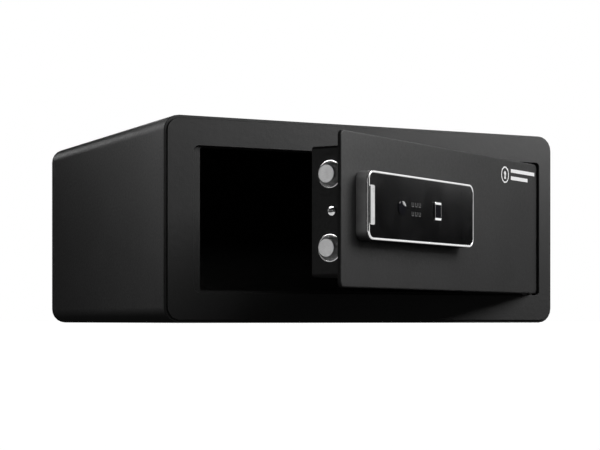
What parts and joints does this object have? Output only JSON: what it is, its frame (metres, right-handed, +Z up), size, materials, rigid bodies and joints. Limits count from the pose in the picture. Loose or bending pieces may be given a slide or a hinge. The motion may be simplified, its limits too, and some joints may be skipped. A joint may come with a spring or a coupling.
{
  "type": "in-room safe",
  "caption": "Low steel in-room safe, hinged front door part open, chrome-rimmed fingerprint panel on the door, round motor-driven bolts and a battery bay inside the door.",
  "frame": {"origin": "centre of the base's underside", "axes": "+Z up, the door faces -Y, the hinge is on the +X side"},
  "size_m": [0.431, 0.5508, 0.195],
  "materials": {
    "coat": "fine-textured powder coat",
    "steel": "zinc plated",
    "chrome": "polished and satin",
    "brass": "machined",
    "gloss": "gloss",
    "plastic": "satin moulded",
    "glass": "dark polished",
    "felt": "needled felt",
    "board": "solder resist",
    "wire": "insulated wire",
    "cell": "printed sleeve"
  },
  "bodies": {
    "safe_body": {"body_wrap": "coat", "front_frame": "coat", "back_panel": "coat", "floor_mat": "felt", "anchor_plug_left": "plastic", "anchor_plug_right": "plastic", "hinge_bracket_lower": "steel", "hinge_bracket_upper": "steel", "hinge_pin_lower": "steel", "hinge_pin_upper": "steel"},
    "bolts": {"bolt_carriage": "steel", "bolt_lower": "chrome", "bolt_upper": "chrome"},
    "pinion": {"drive_pinion": "brass"},
    "key_plug": {"lock_plug": "brass", "lock_cam": "steel"},
    "key_cover": {"key_cover": "gloss"},
    "battery_cover": {"battery_cover": "plastic"},
    "reset_button": {"reset_button": "plastic"},
    "door": {"battery_cell_1": "cell", "battery_cell_2": "cell", "battery_cell_3": "cell", "battery_cell_4": "cell", "battery_lead": "wire", "battery_tray": "plastic", "board_connector": "plastic", "board_switch": "plastic", "bolt_bush_lower": "chrome", "bolt_bush_upper": "chrome", "bolt_housing": "coat", "chrome_tab": "chrome", "door_plate": "coat", "face_panel": "gloss", "gearbox": "brass", "guide_plate": "steel", "hinge_lug_lower": "steel", "hinge_lug_upper": "steel", "housing_end_screw": "chrome", "housing_post_1": "steel", "housing_post_2": "steel", "housing_post_3": "steel", "housing_post_4": "steel", "housing_screw_1": "steel", "housing_screw_2": "steel", "housing_screw_3": "steel", "housing_screw_4": "steel", "indicator_lens": "glass", "lock_cylinder": "brass", "lock_nut": "steel", "main_board": "board", "module_base": "plastic", "module_bezel": "chrome", "motor": "steel", "motor_bracket": "steel", "motor_lead": "wire", "override_switch": "plastic", "ribbon_cable": "wire", "sensor_frame": "chrome", "sensor_glass": "glass"}
  },
  "joints": [
    {"name": "door_hinge", "type": "hinge", "parent": "safe_body", "child": "door", "pos_m": [0.1923, -0.174, 0], "axis": [0, 0, 1], "range_deg": [-30.7, 68]},
    {"name": "bolt_slide", "type": "slide", "parent": "door", "child": "bolts", "axis": [-0.8599, -0.5105, 0], "range_m": [0, 0.014]},
    {"name": "pinion_spin", "type": "hinge", "parent": "door", "child": "pinion", "pos_m": [-0.0426, -0.31115, 0.088], "axis": [0.5105, -0.8599, 0], "range_deg": [0, 111.5]},
    {"name": "key_turn", "type": "hinge", "parent": "door", "child": "key_plug", "pos_m": [0.04243, -0.26299, 0.102], "axis": [0.5105, -0.8599, 0], "range_deg": [0, 90]},
    {"name": "key_cover_slide", "type": "slide", "parent": "door", "child": "key_cover", "axis": [0.5105, -0.8599, 0], "range_m": [0, 0.02]},
    {"name": "battery_cover_slide", "type": "slide", "parent": "door", "child": "battery_cover", "axis": [-0.5105, 0.8599, 0], "range_m": [0, 0.02]},
    {"name": "reset_press", "type": "slide", "parent": "door", "child": "reset_button", "axis": [0.5105, -0.8599, 0], "range_m": [0, 0.001], "stiffness_N_per_m": 300}
  ],
  "couplings": [
    {"joint": "pinion_spin", "follows": "bolt_slide", "rad_per_m": 138.89}
  ]
}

+ + + +

What to do → Give back all the data exactly as written.

Solution for this exercise →
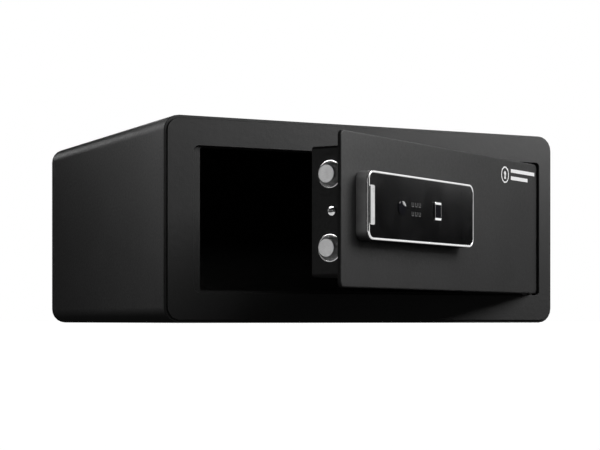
What parts and joints does this object have? Output only JSON: what it is, its frame (metres, right-handed, +Z up), size, materials, rigid bodies and joints. Limits count from the pose in the picture. Loose or bending pieces may be given a slide or a hinge. The motion may be simplified, its limits too, and some joints may be skipped. A joint may come with a spring or a coupling.
{
  "type": "in-room safe",
  "caption": "Low steel in-room safe, hinged front door part open, chrome-rimmed fingerprint panel on the door, round motor-driven bolts and a battery bay inside the door.",
  "frame": {"origin": "centre of the base's underside", "axes": "+Z up, the door faces -Y, the hinge is on the +X side"},
  "size_m": [0.431, 0.5508, 0.195],
  "materials": {
    "coat": "fine-textured powder coat",
    "steel": "zinc plated",
    "chrome": "polished and satin",
    "brass": "machined",
    "gloss": "gloss",
    "plastic": "satin moulded",
    "glass": "dark polished",
    "felt": "needled felt",
    "board": "solder resist",
    "wire": "insulated wire",
    "cell": "printed sleeve"
  },
  "bodies": {
    "safe_body": {"body_wrap": "coat", "front_frame": "coat", "back_panel": "coat", "floor_mat": "felt", "anchor_plug_left": "plastic", "anchor_plug_right": "plastic", "hinge_bracket_lower": "steel", "hinge_bracket_upper": "steel", "hinge_pin_lower": "steel", "hinge_pin_upper": "steel"},
    "bolts": {"bolt_carriage": "steel", "bolt_lower": "chrome", "bolt_upper": "chrome"},
    "pinion": {"drive_pinion": "brass"},
    "key_plug": {"lock_plug": "brass", "lock_cam": "steel"},
    "key_cover": {"key_cover": "gloss"},
    "battery_cover": {"battery_cover": "plastic"},
    "reset_button": {"reset_button": "plastic"},
    "door": {"battery_cell_1": "cell", "battery_cell_2": "cell", "battery_cell_3": "cell", "battery_cell_4": "cell", "battery_lead": "wire", "battery_tray": "plastic", "board_connector": "plastic", "board_switch": "plastic", "bolt_bush_lower": "chrome", "bolt_bush_upper": "chrome", "bolt_housing": "coat", "chrome_tab": "chrome", "door_plate": "coat", "face_panel": "gloss", "gearbox": "brass", "guide_plate": "steel", "hinge_lug_lower": "steel", "hinge_lug_upper": "steel", "housing_end_screw": "chrome", "housing_post_1": "steel", "housing_post_2": "steel", "housing_post_3": "steel", "housing_post_4": "steel", "housing_screw_1": "steel", "housing_screw_2": "steel", "housing_screw_3": "steel", "housing_screw_4": "steel", "indicator_lens": "glass", "lock_cylinder": "brass", "lock_nut": "steel", "main_board": "board", "module_base": "plastic", "module_bezel": "chrome", "motor": "steel", "motor_bracket": "steel", "motor_lead": "wire", "override_switch": "plastic", "ribbon_cable": "wire", "sensor_frame": "chrome", "sensor_glass": "glass"}
  },
  "joints": [
    {"name": "door_hinge", "type": "hinge", "parent": "safe_body", "child": "door", "pos_m": [0.1923, -0.174, 0], "axis": [0, 0, 1], "range_deg": [-30.7, 68]},
    {"name": "bolt_slide", "type": "slide", "parent": "door", "child": "bolts", "axis": [-0.8599, -0.5105, 0], "range_m": [0, 0.014]},
    {"name": "pinion_spin", "type": "hinge", "parent": "door", "child": "pinion", "pos_m": [-0.0426, -0.31115, 0.088], "axis": [0.5105, -0.8599, 0], "range_deg": [0, 111.5]},
    {"name": "key_turn", "type": "hinge", "parent": "door", "child": "key_plug", "pos_m": [0.04243, -0.26299, 0.102], "axis": [0.5105, -0.8599, 0], "range_deg": [0, 90]},
    {"name": "key_cover_slide", "type": "slide", "parent": "door", "child": "key_cover", "axis": [0.5105, -0.8599, 0], "range_m": [0, 0.02]},
    {"name": "battery_cover_slide", "type": "slide", "parent": "door", "child": "battery_cover", "axis": [-0.5105, 0.8599, 0], "range_m": [0, 0.02]},
    {"name": "reset_press", "type": "slide", "parent": "door", "child": "reset_button", "axis": [0.5105, -0.8599, 0], "range_m": [0, 0.001], "stiffness_N_per_m": 300}
  ],
  "couplings": [
    {"joint": "pinion_spin", "follows": "bolt_slide", "rad_per_m": 138.89}
  ]
}